This article provides twelve tips for homeowners working to recover from a natural disaster.  The article updates a similar 2021 article with new information and insights, including significant new information about mortgage loss mitigation options now available.  This article frequently cites for more detail to NCLC’s Mortgage Servicing and Loan Modifications Chapter 12 Because of the urgent need for this information after natural disasters, Chapter 12 is free to the public and no subscription is required.  A login is not necessary to access the chapter, but to set up and save private annotations and bookmarks, to email subsections, and to receive updates on new information, it is recommended to create a free account here.

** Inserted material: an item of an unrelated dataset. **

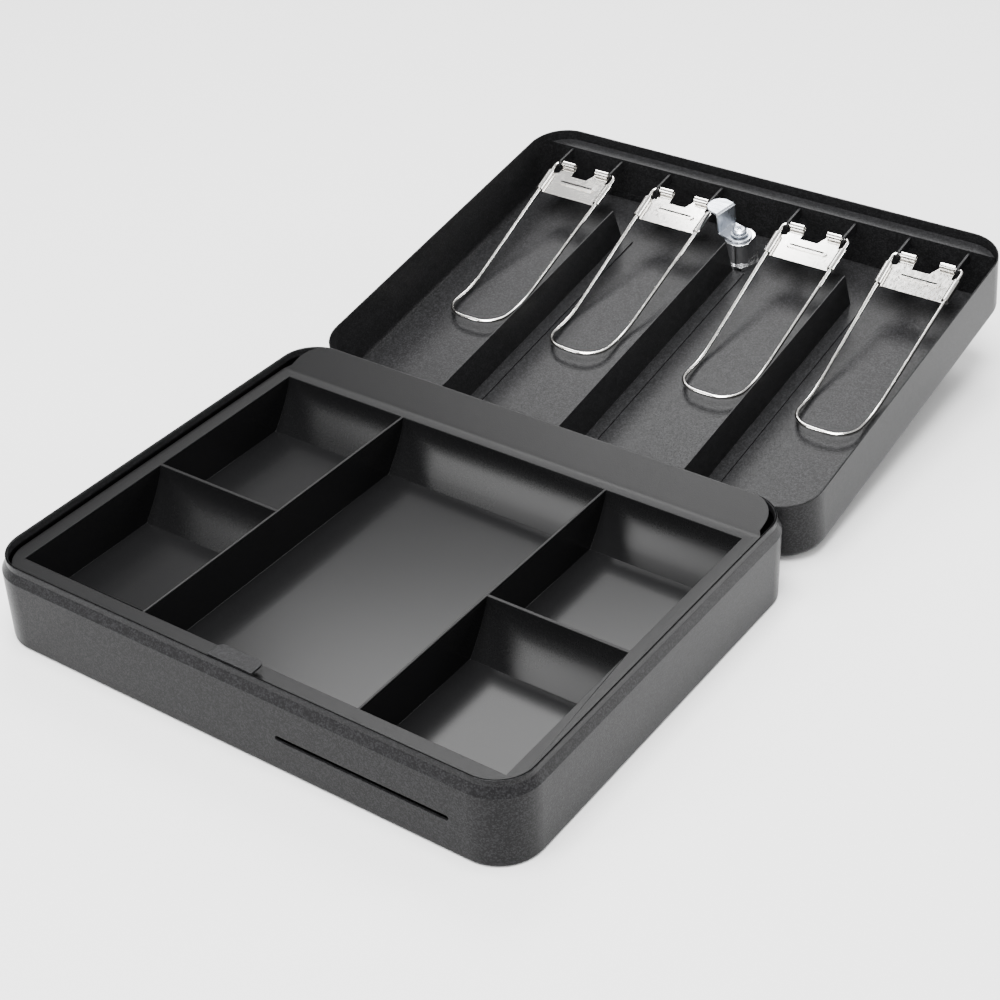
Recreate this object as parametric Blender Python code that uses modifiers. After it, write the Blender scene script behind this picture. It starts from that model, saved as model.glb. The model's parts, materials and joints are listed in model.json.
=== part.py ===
"""Steel cash box, open: case, hinged lid with four note clips, cam lock and a lift-out coin tray."""
from math import asin, cos, degrees, pi, radians, sin

import bmesh
import bpy
from mathutils import Matrix, Vector

# Driving sizes, in metres and degrees. X runs along the front, Y from the front to the hinge, Z up.
width = 0.300
depth = 0.240
corner = 0.022
gap = 0.0003
fit = 0.0010

# Case
case_wall = 0.0378
case_sheet = 0.0012
foot_radius = 0.0025
shoulder_rise = 0.0043
shoulder_inset = 0.00245
neck_height = 0.0034
slot_length = 0.0924
slot_height = 0.0028
slot_x = 0.0720
slot_z = 0.0187

# Lid
lid_seam = 0.0021
lid_height = 0.0354
lid_sheet = 0.0008
lid_edge = 0.0045
lid_open = 170.0

# Hinge
pin_radius = 0.0006
knuckle_radius = 0.0014
leaf_sheet = 0.0006
leaf_height = 0.0150
knuckle_length = 0.0440
knuckles = 5
rivet_radius = 0.0012
rivet_head = 0.0024

# Coin tray
tray_play = 0.0015
tray_front_play = 0.0009
tray_drop = 0.0050
tray_wall = 0.0012
tray_floor = 0.0140
cup_side = 0.0080
cup_front = 0.0106
cup_length = 0.1935
cup_split = 0.1090
column_x = 0.0615
scoop_reach = 0.0150
scoop_curve = 1.45
tray_flat = 0.0036
ledge_rise = 0.0062
ledge_side = 0.0045
post_size = 0.0080

# Catch
catch_width = 0.0250
catch_reach = 0.0130

# Note clips
clip_centres = (-0.1115, -0.0430, 0.0430, 0.1115)
rail_reach = 0.0087
pivot_y = 0.0222
pivot_depth = 0.0097
wire_radius = 0.0011
leg_half = 0.0205
leg_half_end = 0.0180
leg_length = 0.1050
loop_length = 0.0280
loop_bend = 21.6
plate_half = 0.0160
plate_length = 0.0228
plate_sheet = 0.0008
curl_inner = 0.0073
lug_sheet = 0.0012
curl_blend = 0.0001

# Note dividers
divider_pitch = 0.0750
divider_depth = 0.0103
divider_sheet = 0.0006
divider_foot = 0.0080
divider_start = 0.0450
divider_rake = 0.0060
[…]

Tip One: Identify Sources of Assistance

A natural disaster can require a wide array of services for affected individuals—not only food and shelter, but also mental health and legal:

  • In many states, dialing “211” shortcuts one through a bewildering maze of health and human service agency phone numbers, allowing immediate referral or even connection to appropriate agencies and community organizations. 211 covers all fifty states, the District of Columbia, and Puerto Rico. To find out whether 211 services are offered in your area and to obtain more information, visit 211.org.
  • Local Voluntary Organizations Active in Disaster (VOAD) can be identified at https://www.nvoad.org/state-territory-voad/.
  • To find a FEMA Crisis Counseling Program, call the FEMA Helpline 1-800-621-FEMA (3362) or, for the hearing impaired, 1-800-462-7585.
  • Disaster Legal Services (DLS) may become available where the American Bar Association Young Lawyers Division in tandem with FEMA work together to provide and coordinate legal services in the affected area. Call the DLS national hotline at 1-888-743-5749 to find out if DLS is available in your state.
  • The ABA maintains a webpage for disaster legal assistance resources.
  • The Legal Services Corporation (LSC) Disaster Task Force maintains a helpful webpage with resources.
  • NCLC has a Disaster Relief & Consumer Protection web page with links to resources and information concerning housing & mortgages, bankruptcy, credit reports, student loans, debt, utilities, autos, older consumers, and insurance.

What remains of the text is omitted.